Frustrated Ambitions
I've thought about this a lot over the last couple of years. I think my failure to earn management roles can be attributed to a number of factors:

  • Ambition. Rightly or wrongly, I've always viewed ambition somewhat skeptically. Of course I understand that ambition is responsible for a lot of good, when applied to the right projects and causes. But naked ambition, pursuing power for the sake of it, makes me nervous. So I don't chase leadership opportunities, and thus fly under the radar. 
  • Self-confidence. I've never had a lot of self-confidence, even in my (supposed) fields of expertise. It's tough to manage people when you don't believe in your own ability. 
  • Leadership. Who am I to tell people what to do? In my own defence, I've experienced a couple of moments of crisis, during which I took command in order to get people out of a jam, but I found that easy because there were imminent (very minor) threats and the right path jumped out with crystal clarity. But in the longer term, with unclear outcomes, I struggle to offer leadership. 
  • Desire. I love storytelling, and I think, when it comes to my chosen career, that's where my strengths lie. If I moved into management, I'd have to leave all that behind. 
  • All the things I haven't thought of. Believe me, I have no trouble coming up with long lists of my own shortcomings, but those lists pale beside the true picture of my inadequacies, which may be for the best; I'm not sure I could take it if I really knew the full extent of my failings. There are doubtless many good reasons I haven't been earmarked for leadership roles. 
Paths Not Taken--or Started
Sometimes, too, I wonder if I should have just resolved to be poor and stuck with writing fiction as my ultimate career goal. To this day, I wonder what would have happened if I'd finished the spec Star Trek: The Next Generation script I was working on and sent it to to the producers back during that golden era they were accepting material from writers without agents. The odds of anything coming of it, of course, were and are a million to one, but at least I would have known. There's a slim chance I might have found up with an accidental credit, because my (unsent) story, "Electric Sheep," explored what might happen if Data were hooked up to the holodeck and started dreaming. Elements of that story wound up in "Birthright" and "Phantasms" from the show's sixth and seventh seasons, which shows that an idea is worthless until it's executed. I failed to execute, so someone else made the sale(s). 
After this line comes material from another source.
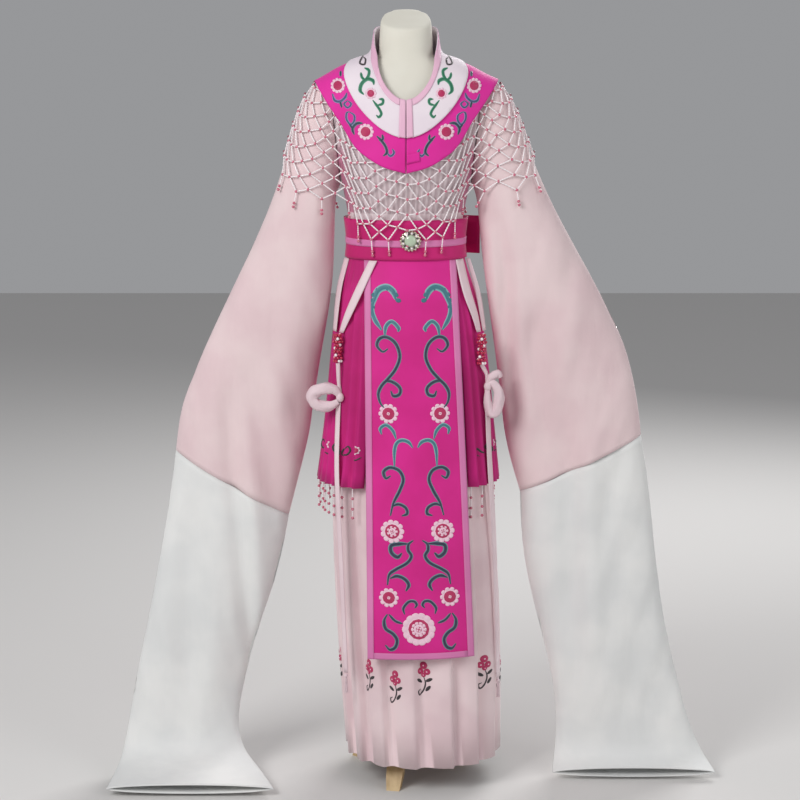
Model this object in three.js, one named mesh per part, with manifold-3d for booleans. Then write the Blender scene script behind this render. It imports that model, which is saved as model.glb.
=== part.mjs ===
// A pale pink opera robe with long white water sleeves, worn on a limbless dress form.
// Millimetres, +Z up, the floor at z = 0. The robe's front looks towards -Y, and +X is the
// viewer's right. An angle round the body is 0 at the front, 90 degrees at +X and 180 at the back.

import * as THREE from 'three';
import { mergeVertices } from 'three/addons/utils/BufferGeometryUtils.js';
import Module from 'manifold-3d';

const wasm = await Module();
wasm.setup();

// Cloth and seams
const SEAM = 0.3;
const CLOTH = 1.6;
const FINE_CLOTH = 1.4;
const TRIM = 1.2;

// Layers at the waist, as distances out from the form's skin
const BODICE_LAYER = { inside: 0.9, outside: 2.5 };
const BELT_LAYER = { inside: 11.8, outside: 14 };
const BELT_RIBBON_LAYER = { inside: 14.3, outside: 15.5 };

// Layers on the shoulders, as distances out from the bodice and sleeves
const CLOUD_COLLAR_LAYER = { inside: 5.9, outside: 7.5 };
const CLOUD_TAB_LAYER = { inside: 7.8, outside: 9 };
const WHITE_COLLAR_LAYER = { inside: 9.4, outside: 11 };
const COLLAR_TRIM_LAYER = { inside: 11.3, outside: 12.5 };
const NET_LAYER = { inside: 5.0, outside: 7.2 };

// Heights
const FORM_BOTTOM = 776;
const BODICE_BOTTOM = 1104;
const BELT_BOTTOM = 1098;
const BELT_TOP = 1182;
const OVERSKIRT_HEM = 638;

const COLOURS = {
  form: 0xe2e0d5, wood: 0xa3895c, palePink: 0xe3cccd, white: 0xe6e8e8, sheer: 0xc9b4b2,
  magenta: 0xd8389a, deepMagenta: 0xb5306c, lilac: 0xc987ad, collarWhite: 0xeadde8,
  beads: 0xf1dfe2, stone: 0xb9c7ad,
};

const radians = THREE.MathUtils.degToRad;
const { clamp, lerp } = THREE.MathUtils;

// Tables: the first column is the key, and the others are read by smooth interpolation.
function table(names, rows) {
  const keys = rows.map((row) => row[0]);
  const slope = (column, i) => {
    const step = (a) => (rows[a + 1][column] - rows[a][column]) / (keys[a + 1] - keys[a]);
    if (i === 0) return step(0);
    if (i === rows.length - 1) return step(i - 1);
    const before = step(i - 1);
    const after = step(i);
    return before * after <= 0 ? 0 : (2 * before * after) / (before + after);
  };
  return (key) => {
    const at = clamp(key, keys[0], keys.at(-1));
    let i = 0;
    while (i < keys.length - 2 && at > keys[i + 1]) i += 1;
    const span = keys[i + 1] - keys[i];
    const t = (at - keys[i]) / span;
    const read = (column) => {
      const rise = rows[i + 1][column] - rows[i][column];
      const first = slope(column, i) * span - rise;
      const last = rise - slope(column, i + 1) * span;
      return rows[i][column] + t * rise + t * (1 - t) * ((1 - t) * first + t * last);
    };
    return Object.fromEntries(names.slice(1).map((name, c) => [name, read(c + 1)]));
  };
}

// A section round the body: half width, and depth to the front and to the back.
const SECTION_POWER = 2.3;

function rounded(value) {
  return Math.sign(value) * Math.abs(value) ** (2 / SECTION_POWER);
}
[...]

When Reach Exceeds Grasp, Be Happy with What You Have
Despite the trajectory of my life so far, I still feel as though I have the capacity to serve the public in a leadership context, but only if the opportunity is somehow thrust upon me. That sort of thing generally only happens in some kind of moment of crisis, so naturally I'm not going to wish for that. And perhaps I'm only rationalizing my own inadequacies. 

Most importantly, no matter what happens, I recognize how privileged I have been to work at all, and to do so in fields at least tangentially related to my true desires. I've worked with a great number of amazing women and men over the years, people who I consider friends and mentors. And with almost two decades to go until retirement, there's still much that can happen, and much that I can make happen if I ever find that reservoir of ambition and desire inside myself.

Be Brave Enough to See Your Own Worth. 
Maybe I haven't been a leader, but there are still achievements that I'm proud of. I try to do good work every day, I've been involved with a couple of projects that earned peer recognition, and generally speaking I feel and hope that my clients have been pleased with my work over the years. Maybe asking for more is asking for too much.

How do I live with envy and ambition?

By being grateful, by learning, by appreciating the people around me, perhaps by recognizing that there are many kinds of leadership. Some time ago, a supervisor told me I have leadership qualities that I wasn't recognizing or utilizing. Maybe I should take that advice in the spirit it was meant and start exploring.